I know that I can’t realistically outline, write, edit, format, and schedule a 2,000 word post in a single sitting, but if I properly structure my day and maintain my energy level, I can do it in a day.

Instead of making excuses as to why you’re not doing the kind of work you want to be, make plans to execute on what needs to happen to get you there.

19: Coincidences to get characters into trouble are great; coincidences to get them out of it are cheating.

Don’t focus on giving your audience or customers shortcuts. Focus on what they truly need to know and do to succeed.

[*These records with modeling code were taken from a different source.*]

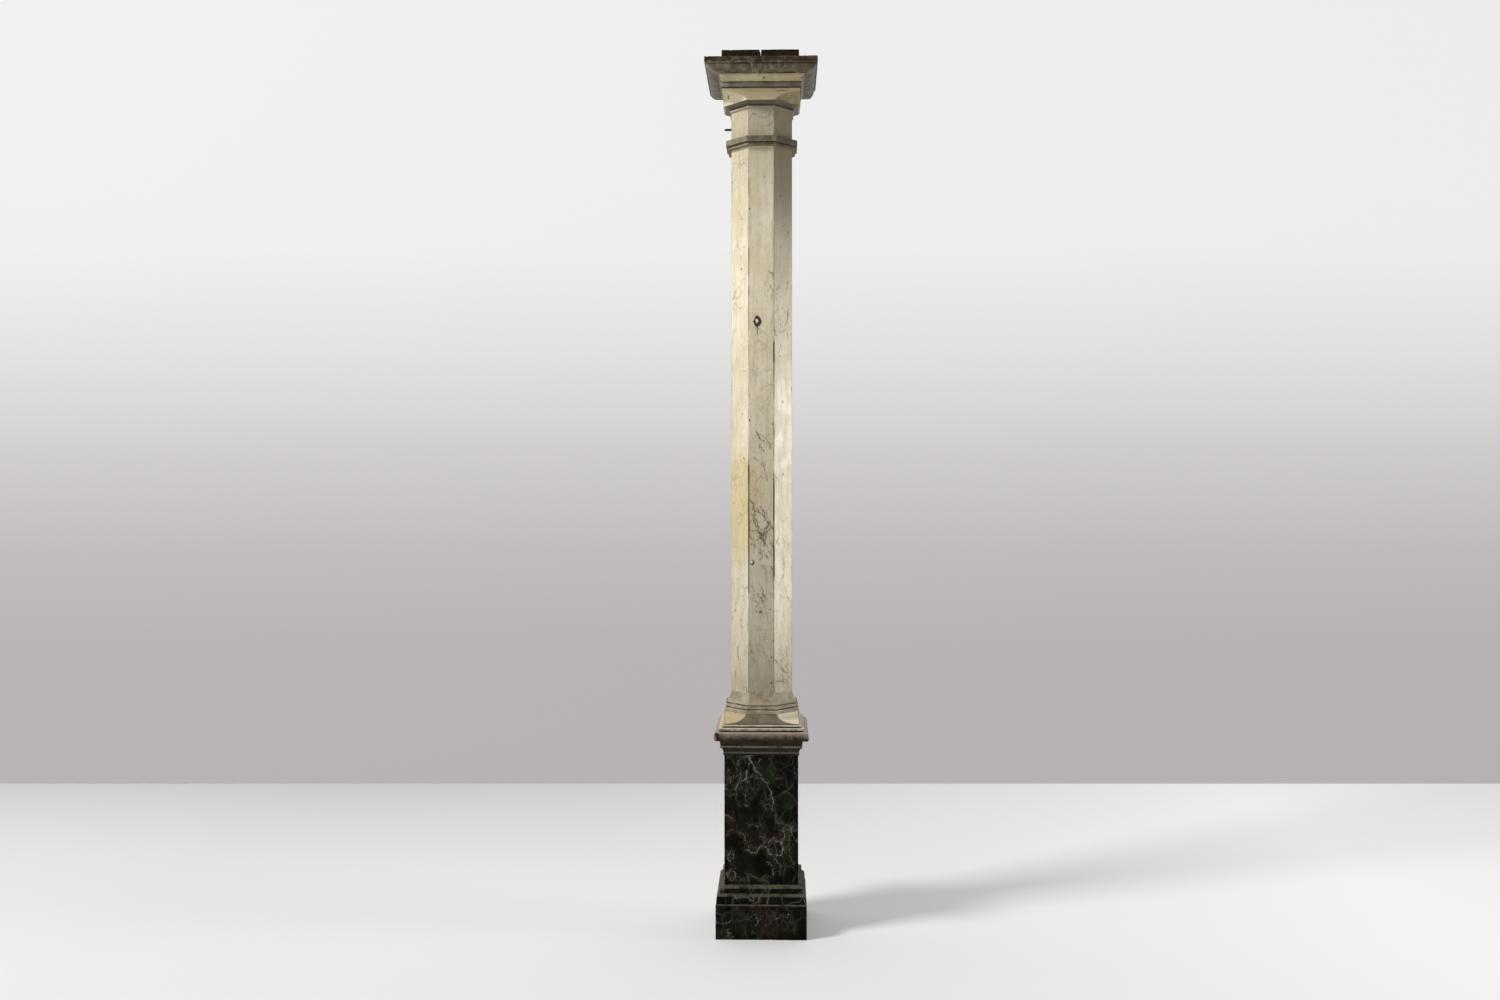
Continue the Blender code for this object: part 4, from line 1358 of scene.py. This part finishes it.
def stave_points(index, heights, columns):
    """The outer face, mitred sides and inner face of a stave, row by row."""
    half_angle = math.pi / OCTAGON
    outer_side = SHAFT_HALF * math.tan(half_angle)
    inner = SHAFT_HALF - STAVE_THICKNESS
    inner_side = inner * math.tan(half_angle)
    cos, sin = math.cos(half_angle), math.sin(half_angle)
    before = opening(index, heights, True)
    after = opening(index, heights, False)
    soft = 0.0006
    turn = (index - 1) * 2 * half_angle
    normal = np.array((math.cos(turn), math.sin(turn), 0))
    along = np.array((-math.sin(turn), math.cos(turn), 0))
    rows = []
    across_all = []
    for height, pull_before, pull_after in zip(heights, before, after):
        low = -outer_side + pull_before / cos
        high = outer_side - pull_after / cos
        section = []
        for t in columns:
            section.append((SHAFT_HALF, low + soft + (high - low - 2 * soft) * (t + 1) / 2))
        for share in (0.25, 0.6, 1.0):
            section.append((SHAFT_HALF - soft * share ** 1.5, high - soft * (1 - share) ** 1.2
                            - soft * share * sin * 0.4))
        for share in (0.25, 1.0):
            depth = STAVE_THICKNESS * share
            section.append((SHAFT_HALF - depth, high - depth * math.tan(half_angle)))
        for share in (1.0, 0.25):
            depth = STAVE_THICKNESS * share
            section.append((SHAFT_HALF - depth, low + depth * math.tan(half_angle)))
        for share in (1.0, 0.6, 0.25):
            section.append((SHAFT_HALF - soft * share ** 1.5, low + soft * (1 - share) ** 1.2
                            + soft * share * sin * 0.4))
        section = np.array(section)
        place = section[:, :1] * normal + section[:, 1:] * along
        place[:, 2] = height
        rows.append(place)
        across_all.append(section[:, 1])
    return rows, np.concatenate(across_all), normal


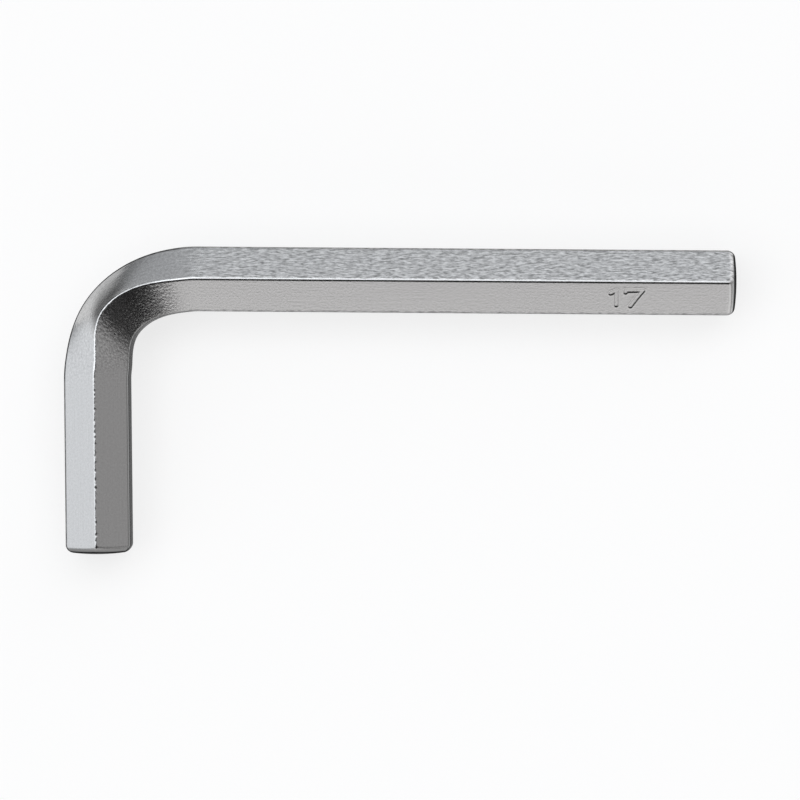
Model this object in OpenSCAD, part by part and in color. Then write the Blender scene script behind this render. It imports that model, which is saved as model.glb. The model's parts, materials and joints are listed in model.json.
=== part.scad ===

Yes, life hacks are sexy and might get your post a lot of traffic, but I’d take hard practice and skill over shortcuts any day. And over the long-term your audience and customers will too.

20: Exercise: take the building blocks of a movie you dislike. How d’you rearrange them into what you DO like?

Take a look at what you don’t like about the business or site you’re building. Make a list of all the things that bother you about the competition.

Then reverse those and make those the pillars of what you’re building.

You can’t really know what you want to change until you know what you don’t like about the present.

21: You gotta identify with your situation/characters, can’t just write ‘cool’. What would make YOU act that way?

Going back to #15, when you’re in your audience’s shoes you can try to think like them, but you can also think about what would make you do something.

Think a while back to when you were where they are now. What did you do wrong? What was your biggest problem? What do you wish you would have known?

Then share those things with your audience.

22: What’s the essence of your story? Most economical telling of it? If you know that, you can build out from there.

Don’t make the first draft or outline of what you’re making overly complicated. Break it down into the essentials.

For example, a business is simply offering value to customers in exchange for another value (typically money).

Break your business down into those essential bits. What value do you offer? Who are your customers? How much would they pay for the offered value?

Simplify, then make it more detailed.